# Recommend a cheap courier from Dublin to the UK



## blobert (15 Nov 2007)

Hi folks,

I was hoping that someone could recommend a good, cheap courier service to deliver from Dublin to the UK.

The parcels in question are about 2kg, length + width of <50cm. They cost about €15 with GLS who I use at the moment but the local parel shop are often very slow to get the parcels picked up.

Fastway seem to be the cheapest for deliveries in Ireland but they do not deliver to the Uk as far as I am aware.

Any recommendation would be much appreciated.

Thanks,
Robert


----------



## swordshead (16 Nov 2007)

www.interlink.ie we've just started using them and find them great. Ask for Jamie OReilly he seems to be on the ball!


----------



## Caveat (16 Nov 2007)

Would agree with _Interlink_ - but will work out more expensive than your current €15. If it's any use to you, I think _Fastway_ plan to start mainland UK deliveries some time next year.


----------



## rabbit (16 Nov 2007)

blobert said:


> Hi folks,
> 
> I was hoping that someone could recommend a good, cheap courier service to deliver from Dublin to the UK.
> 
> The parcels in question are about 2kg, length + width of <50cm. They cost about €15 with GLS who I use at the moment


 
€ 15 is a good rate for courrier of 2kg to UK - most courriers will not do it for anything near that.


----------



## swordshead (16 Nov 2007)

rabbit said:


> € 15 is a good rate for courrier of 2kg to UK - most courriers will not do it for anything near that.


Yeh id agree..jsut checked Interlinks rates and it seems they charge €38.50 for UK parcels for delivery within 48hrs!


----------



## 8till8 (16 Nov 2007)

Fastway can be a disaster if the local owner has an attitude problem. Certainly where I am, many people send me stuff via Fastway but the local guy stinks so the service I end up receiving is not what they get at other end.


----------



## funkylady (16 Nov 2007)

hi there i was quoted €150 for one box with 10 pairs of shoes in it to be delivered to uk i think i was being robbed,anyone recomend anyone in galway for cheap delivery


----------



## Caveat (16 Nov 2007)

That sounds like a lot - what weight was it?

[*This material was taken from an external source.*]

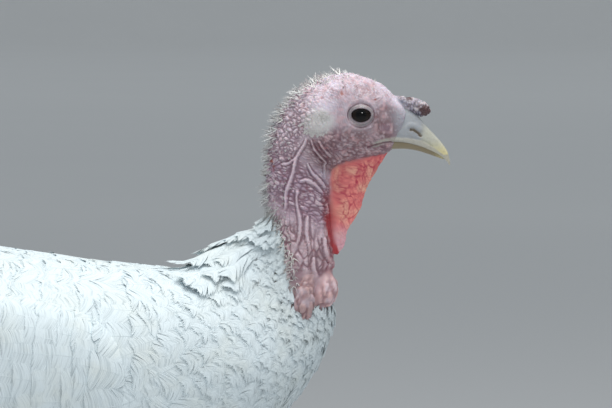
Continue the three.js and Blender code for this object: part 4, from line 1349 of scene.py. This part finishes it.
def lay(surface, kind, roots, length, width, turned, deep, high, curl=0.55, chance=None, cup=1.0):
    """Feathers of a kind on a surface: their points, triangles, ways out of the coat, marks for the
    finish and places on their own patches of the bake.

    Roots are rows and columns; deep and high are how far off the surface a feather starts and ends.
    """
    count, steps = len(roots), 10
    pick = chance.integers(0, len(kind), count)
    shape = np.stack([drawing[0] for drawing in kind])[pick]
    r, c = roots[:, 0].copy(), roots[:, 1].copy()
    ways = []
    for _ in range(steps + 2):
        ahead, aside = steps_for(surface, r, c, turned)
        ways.append(np.stack([r, c, *aside], axis=-1))
        r, c = r + ahead[0] * length / steps, c + ahead[1] * length / steps
    ways = np.stack(ways, axis=1)
    place_on_way = np.clip(shape[..., 0] * steps, 0, steps + 0.999)
    k = place_on_way.astype(int)
    share = (place_on_way - k)[..., None]
    rows = np.arange(count)[:, None]
    there = ways[rows, k] * (1 - share) + ways[rows, k + 1] * share
    across_it = shape[..., 1] * width[:, None]
    place, out, _, _ = surface.read(there[..., 0] + there[..., 2] * across_it, there[..., 1] + there[..., 3] * across_it)
    rise = deep[:, None] + (high - deep)[:, None] * shape[..., 0] ** curl
    height = rise + shape[..., 2] * length[:, None] * cup
    faces, marks = [np.stack([drawing[k] for drawing in kind])[pick] for k in (1, 2)]
    number = np.broadcast_to(chance.random((count, 1, 1)), (*marks.shape[:2], 1))
    on_patch = np.stack([shape[..., 0], 0.5 + 0.5 * shape[..., 1]], axis=-1).clip(0, 1)
    return place + out * height[..., None], faces, out, np.concatenate([marks, number], axis=-1), on_patch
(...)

I thought there were maybe some small competitive couriers in and around Ballybrit business park?

Certainly _Interlink_ will operate in Galway anyway which should be about one third of the price...


----------



## blobert (5 Dec 2007)

Thanks guys,

The items in question are small boxes (31cm x 18cm x 7cm) and weighs a little less than I thought at 1.5kg.

GLS are still the cheapest courier at €15, An Post Registered Post is €14.55 but I'd like to be able to provide a tracking service and An Posts one is rubbish.

UPS want a whopping €40 for the same 3 day delivery service, have not tried all others yet.

The problem with my local GLS drop off shop is that while I might drop the box in on Monday, they often wait a day or two before getting someone out to pick it up which is quite annoying!

Any further advice would be much appreciated.
Thanks


----------



## BK2 (1 Feb 2008)

I am waiting on a package through interlink. It was supposed to arrive yesterday but the guy couldn't find the address - despite being 3 mins from the depot and a business address. He didn't ring to locate it nothing. When i rang this morning about it and tried to locate it they said it was in the depot as guy couldn't find it yesterday. I then gave directions to the office only to be told that the delivery vans were gone and I would have to wait until Monday. I now have to collect the delivery. The person who sent it to me paid premium to get it delivered on time and if it was delivered on Monday it would be 2 days after normal post. I have found this with DHL aswell arriving much later than promised. I think registered post is the best with An post.


----------